The bosses add some thankful variety over the tiresome enemy parade, but they’re all supreme quarter-munchers who kill you in two hits and effortlessly avoid your attacks. Still, they’re somewhat interesting, if not just for several of them looking akin to actual people. Your first boss resembles Cheech Marin with twin sticks who tells you “You’re in for some roughin’ man!” The second baddie is the obligatory shameless Bruce Lee ripoff, while the third is a blonde babe (possibly Cynthia Rothrock) who’s hard to hit and swings around a spiked ball-and-chain. After the infuriating breakdancer, there’s a massive muscleman who tosses barrels and repeatedly charges you and the evil pimp from the intro who unfairly bombards you with rockets and machine gun fire. When you’ve beaten this rabble, the final boss, a yakuza chief who attacks you with swords and looks a tad like Takeshi Kitano, is incredibly easy. He’ll still do some good damage, but he’s much easier to hit than any other boss in the game and can be whomped after using two, three lives tops. Then again, an anticlimax isn’t so bad when every other boss is a jerk.

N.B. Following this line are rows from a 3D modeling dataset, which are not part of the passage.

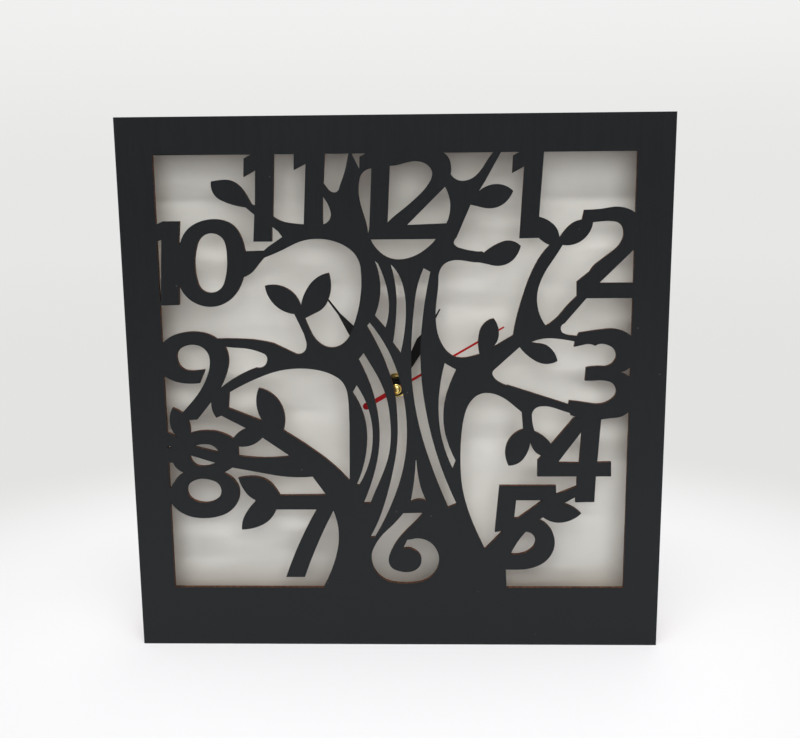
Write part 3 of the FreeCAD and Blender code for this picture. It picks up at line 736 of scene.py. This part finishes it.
def addFloor():
    bpy.ops.object.select_all(action="DESELECT")
    bpy.ops.mesh.primitive_grid_add(x_subdivisions=stage["gridParts"], y_subdivisions=stage["gridParts"],
                                    size=stage["size"], location=(0, 0, 0))
    floor = bpy.context.object
    floor.name = "floor"
    material, tree, shader, place = startMaterial("floorPaper")
    length = tree.nodes.new("ShaderNodeVectorMath")
    length.operation = "LENGTH"
    link(tree, place, length.inputs[0])
    reach = length.outputs["Value"]
    tone = mixed(tree, ranged(tree, reach, *stage["middleRange"]), stage["near"], stage["middle"])
    tone = mixed(tree, ranged(tree, reach, *stage["horizonRange"]), tone, stage["horizon"])
    glow = tree.nodes.new("ShaderNodeEmission")
    link(tree, tone, glow.inputs["Color"])
    blend = tree.nodes.new("ShaderNodeMixShader")
    far = ranged(tree, reach, *stage["glowRange"])
    seen = maths(tree, "MAXIMUM", *rayKinds(tree))
    link(tree, maths(tree, "MULTIPLY", far, seen), blend.inputs[0])
    link(tree, shader.outputs["BSDF"], blend.inputs[1])
    link(tree, glow.outputs["Emission"], blend.inputs[2])
    link(tree, blend.outputs["Shader"], tree.nodes["Material Output"].inputs["Surface"])
    shader.inputs["Base Color"].default_value = stage["paper"] + (1.0,)
    shader.inputs["Roughness"].default_value = stage["roughness"]
    shader.inputs["Specular IOR Level"].default_value = stage["specular"]
    floor.data.materials.append(material)


def setWorld():
    world = bpy.data.worlds.new("paleStudio")
    world.use_nodes = True
    tree = world.node_tree
    place = tree.nodes.new("ShaderNodeTexCoord").outputs["Generated"]
    rise = ranged(tree, axisOf(tree, place, "Z"), *stage["skyRange"])
    seen = mixed(tree, rise, stage["horizon"], stage["sky"])
    direct, mirrored = rayKinds(tree)
    unseen = mixed(tree, mirrored, stage["worldLight"], stage["worldMirror"])
    link(tree, mixed(tree, direct, unseen, seen), tree.nodes["Background"].inputs["Color"])
    bpy.context.scene.world = world


# Lamps: two narrow strips above the camera throw the panel's shadows on the back panel, the rest are soft
lamps = {"stripMiddle": {"place": (0.0, -0.72, 0.98), "aim": clockMiddle, "size": (0.9, 0.07), "watts": 4.5},
         "stripHigh": {"place": (0.0, -0.48, 1.14), "aim": clockMiddle, "size": (0.9, 0.1), "watts": 4.9},
         "softFront": {"place": (0.1, -1.5, 0.65), "aim": clockMiddle, "size": (1.2, 0.8), "watts": 11.6},
         "softRear": {"place": (0.3, 1.5, 0.9), "aim": clockMiddle, "size": (1.2, 0.8), "watts": 9.0},
         "softTop": {"place": (0.0, -0.1, 1.8), "aim": (0.0, -0.1, 0.0), "size": (2.2, 2.2), "watts": 11.0}}


def addLamp(name, place, aim, size, watts):
    data = bpy.data.lights.new(name, "AREA")
    data.shape = "RECTANGLE"
    data.size, data.size_y = size
    data.energy = watts
    lamp = bpy.data.objects.new(name, data)
    bpy.context.scene.collection.objects.link(lamp)
    lamp.location = place
    lamp.rotation_mode = "QUATERNION"
    lamp.rotation_quaternion = (Vector(aim) - Vector(place)).to_track_quat("-Z", "Y")


addFloor()
setWorld()
for lampName, lamp in lamps.items():
    addLamp(lampName, **lamp)
bpy.context.scene.view_settings.view_transform = "Standard"
print("stage and lamps set")
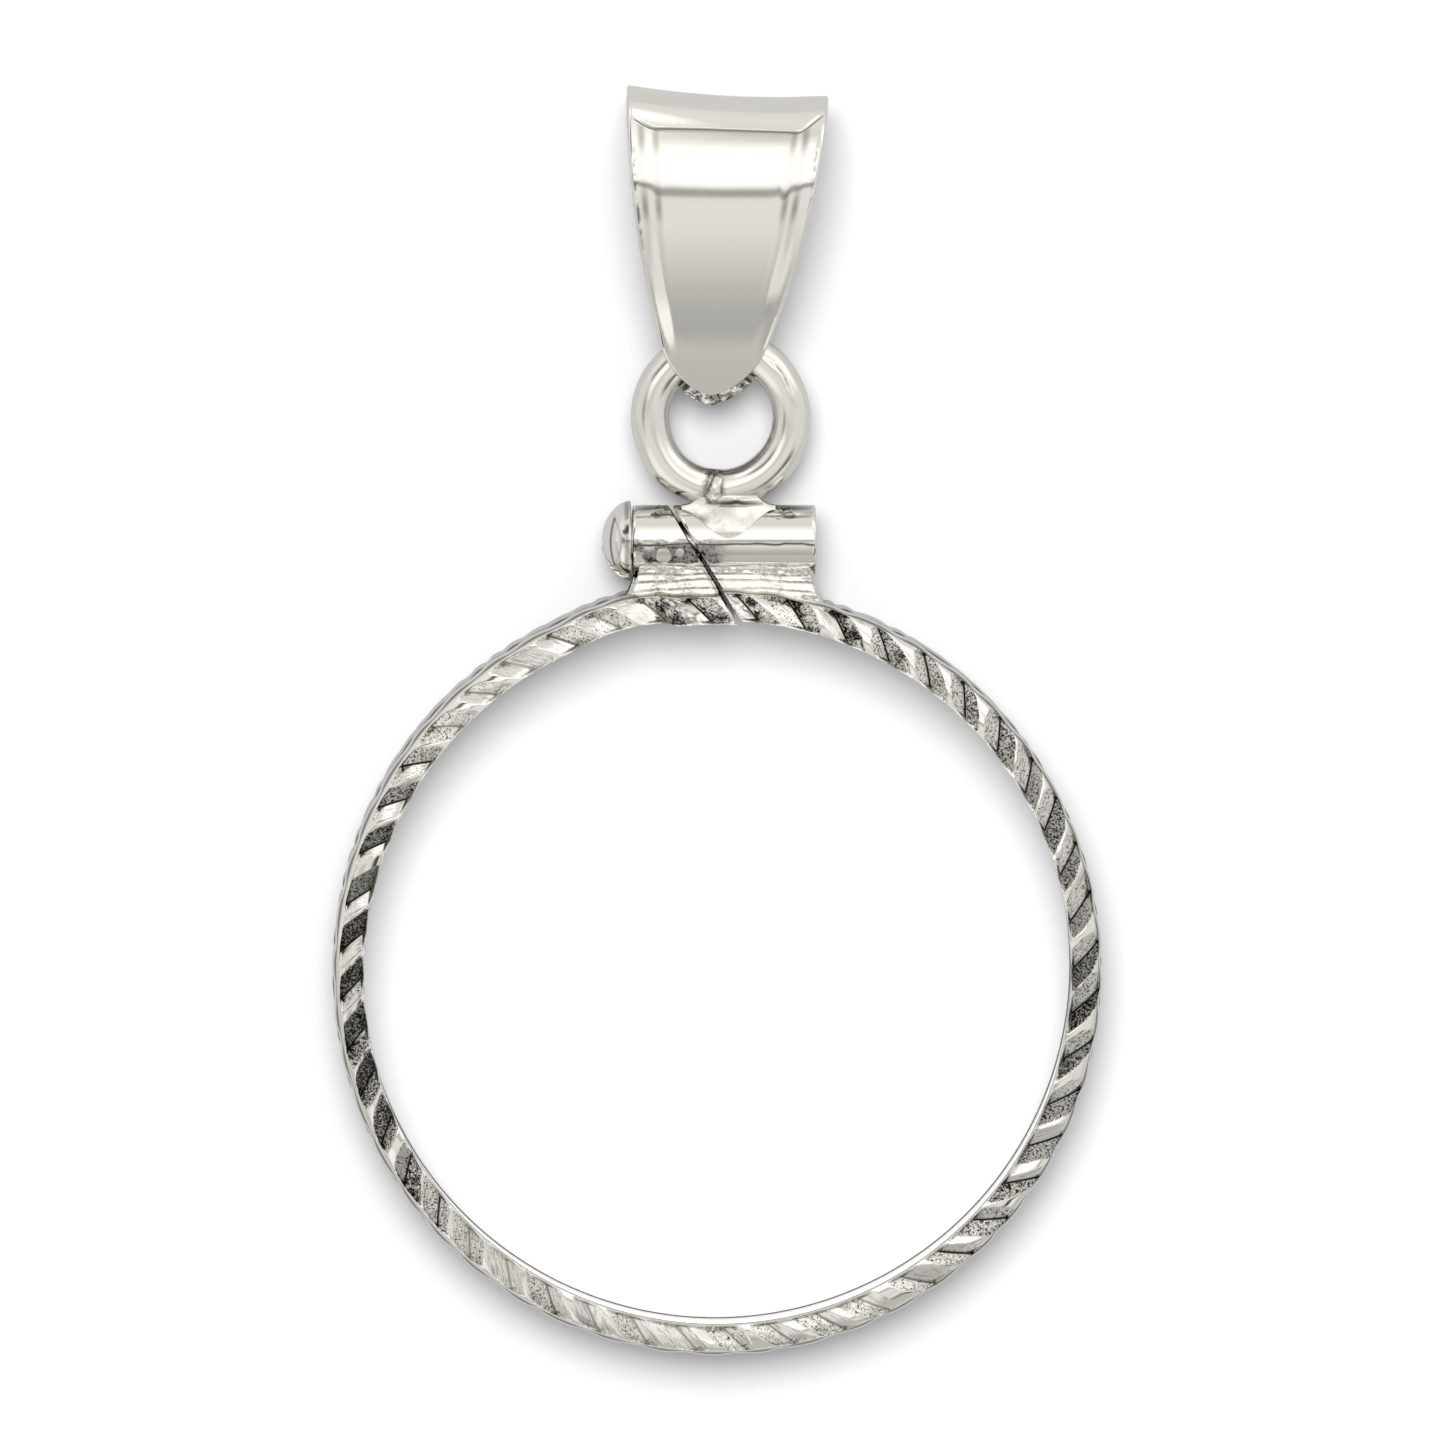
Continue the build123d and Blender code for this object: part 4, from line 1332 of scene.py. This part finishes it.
@dataclass
class Studio:
    """The table, the key light, the light tent and the camera.

    The strip is a list of angles from straight up towards +Y, each with its brightness. The key's
    energy is in watts, and the camera's clip distances are in metres.
    """

    camera_place: tuple = (-8.2, 36.9, 430.0)
    target: tuple = (0.15, 6.46, 0.0)
    lens: float = 412.0
    sensor: float = 36.0
    clip: tuple = (0.01, 10.0)
    table_half: float = 900.0
    key_place: tuple = (-60.0, 260.0, 860.0)
    key_size: float = 500.0
    key_energy: float = 9.0
    strip: tuple = (
        (-90, 0.55), (-56, 0.56), (-49, 0.60), (-44, 0.46), (-38, 0.49), (-32, 0.56), (-22, 0.74),
        (-16, 0.85), (-2.5, 0.86), (0, 0.40), (3, 0.40), (6, 1.10), (10, 1.35), (30, 1.32),
        (36, 1.22), (44, 1.04), (50, 0.92), (56, 0.78), (75, 0.86), (90, 0.80),
    )
    strip_top: float = 2.0
    cards: tuple = tuple(StudioCard(*sizes) for sizes in (
        (60, 0, 14, 40, 0.80), (-60, 0, 14, 34, 0.76), (-45, 3, 3, 12, 0.28), (40, -40, 8, 18, 0.05),
        (-40, 40, 9, 18, 0.16), (-57, 57, 8, 16, 0.92), (-40, -40, 10, 20, 1.05), (-25, -44, 7, 14, 1.10),
        (-57, -57, 10, 20, 1.05), (-36, -62, 9, 18, 0.94), (38, 38, 10, 22, 0.98), (57, -57, 5, 12, 0.95),
        (34, 60, 8, 16, 1.45), (-42, 63, 6, 12, 1.50), (60, 55, 9, 20, 1.40), (-22, -30, 7, 13, 0.85),
        (22, -30, 7, 13, 0.85),
    ))

    def tent(self) -> None:
        """The light tent, as the world's light by direction.

        A strip runs over the table from front to back: its brightness follows the angle from
        straight up towards +Y. Soft-edged cards lie over it, each mixed in by the angle between
        the direction and the card's middle.
        """
        world = bpy.data.worlds.new("light_tent")
        bpy.context.scene.world = world
        add = empty_tree(world)
        toward = add("TexCoord").outputs["Generated"]
        parts = add("SeparateXYZ", {0: toward}).outputs
        angle = add("Math", {0: parts["Y"], 1: parts["Z"]}, operation="ARCTAN2")
        place = add("MapRange", {"Value": angle, "From Min": -TAU / 4, "From Max": TAU / 4})
        ramp = add("FloatCurve", {"Value": place})
        curve = ramp.mapping.curves[0]
        ramp.mapping.use_clip = False
        stops = [((degrees + 90) / 180, level / self.strip_top) for degrees, level in self.strip]
        curve.points[0].location = stops[0]
        curve.points[1].location = stops[-1]
        for stop in stops[1:-1]:
            curve.points.new(*stop)
        for point in curve.points:
            point.handle_type = "VECTOR"
        ramp.mapping.update()
        light = add("Math", {0: ramp, 1: self.strip_top}, operation="MULTIPLY")
        for card in self.cards:
            sideways, onward = (math.tan(math.radians(angle)) for angle in (card.toward_x, card.toward_y))
            middle = Vector((sideways, onward, 1.0)).normalized()
            dot = add("VectorMath", {0: toward, 1: middle}, operation="DOT_PRODUCT").outputs["Value"]
            outer, inner = (math.cos(math.radians(angle)) for angle in (card.outer, card.inner))
            limits = {"Value": dot, "From Min": outer, "From Max": inner}
            mask = add("MapRange", limits, interpolation_type="SMOOTHSTEP")
            light = add("Mix", {0: mask, 2: light, 3: card.level}, data_type="FLOAT")
        shade = add("Background", {"Color": linear("#FFFFFF"), "Strength": light})
        add("OutputWorld", {"Surface": shade})

    def table(self, finishes: Finishes) -> None:
        """The table: a wide square at the height that the ring's back rests on."""
        corners = [(x * self.table_half * MM, y * self.table_half * MM, FLOOR_Z * MM) for x, y in SQUARE]
        mesh = bpy.data.meshes.new("table")
        mesh.from_pydata(corners, [], [(0, 1, 2, 3)])
        mesh.materials.append(finishes.paper)
        table = add_object("table", mesh)

    def key_light(self) -> None:
        """A large soft key high over the table's far side, which puts the shadows towards the viewer."""
        light = bpy.data.lights.new("key", "AREA")
        light.shape = "DISK"
        light.size = self.key_size * MM
        light.energy = self.key_energy
        key = add_object("key", light)
        key.location = [value * MM for value in self.key_place]
        key.rotation_euler = (-Vector(key.location)).to_track_quat("-Z", "Y").to_euler()
        key.visible_glossy = False

    def camera(self) -> None:
        """The camera, almost overhead, with +Y upright in the picture."""
        lens = bpy.data.cameras.new("camera")
        lens.lens = self.lens
        lens.sensor_width = self.sensor
        lens.clip_start, lens.clip_end = self.clip
        camera = add_object("camera", lens)
        place = Vector(self.camera_place) * MM
        back = (place - Vector(self.target) * MM).normalized()
        right = Vector((0.0, 1.0, 0.0)).cross(back).normalized()
        camera.location = place
        camera.rotation_euler = Matrix((right, back.cross(right), back)).transposed().to_euler()
        bpy.context.scene.camera = camera

    def build(self, finishes: Finishes) -> None:
        """Builds the studio."""
        self.tent()
        self.table(finishes)
        self.key_light()
        self.camera()
        bpy.context.scene.view_settings.view_transform = "Standard"
        LOG.info("studio built")


def main() -> None:
    """Builds every sub-assembly in order, then the studio."""
    logging.basicConfig(level=logging.INFO, format="%(name)s %(message)s")
    finishes = Finishes()
    for assembly in (ChannelRing(), ScrewBarrel(), WireRing(), StrapBail(), ClampScrew(), Studio()):
        assembly.build(finishes)


if __name__ == "__main__":
    main()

If there’s any upside to D.D. Crew, its unique graphical style keeps it from complete crap status. Running on System-18 technology (same as Shadow Dancer and Alien Storm), a somewhat photorealistic feel is given to backgrounds and characters. The above-mentioned first boss fight commences on some sort of large platform rigged to a carnival swing, which shows off all the fancy graphical effects that the Sega System 18 board can churn out. Drab fourth level aside, the rest of the backgrounds are at least reasonably detailed. The second level warrant particular mention, taking place on a tram car and giving a nice view of the background cityscape. On the flip side, he normally adept sound team of Sega was taking an off day, as the music is laughably bad ’90s rap mixes that get repetitive after a while. Their only amusing factor is their use of voice samples, such as the intro clip which boldly shouts out “SHUT UP ALREADY!” It’s another reason why the ten-second intro is the best part and why the rest of the game is sludge in comparison.
D.D. Crew has abysmal control response, even less enemy variety than nearly any other beat-em-up, and gets too long and drawn-out by the fourth level. Its only redeeming gameplay feature is, as with any other beat-em-up, its multiplayer support. Some versions of the game only allow two players, while others permit three and still others bring in four. With four-player support, D.D. Crew at least turns out a slightly more entertaining game than Konami’s similar Crime Fighters, though that’s certainly damnation via faint praise. Why play this when you could go for other four-player venues like Vendetta, the much-improved sequel to Crime Fighters, Taito’s ridiculous Growl, or even Sega’s own Golden Axe: The Revenge of Death Adder? At its base, D.D. Crew is just blithely mediocre, and there’s not much reason to play it when many other brawlers (even amongst Sega’s catalogue!) offer so much more than just eye candy with random park bombs.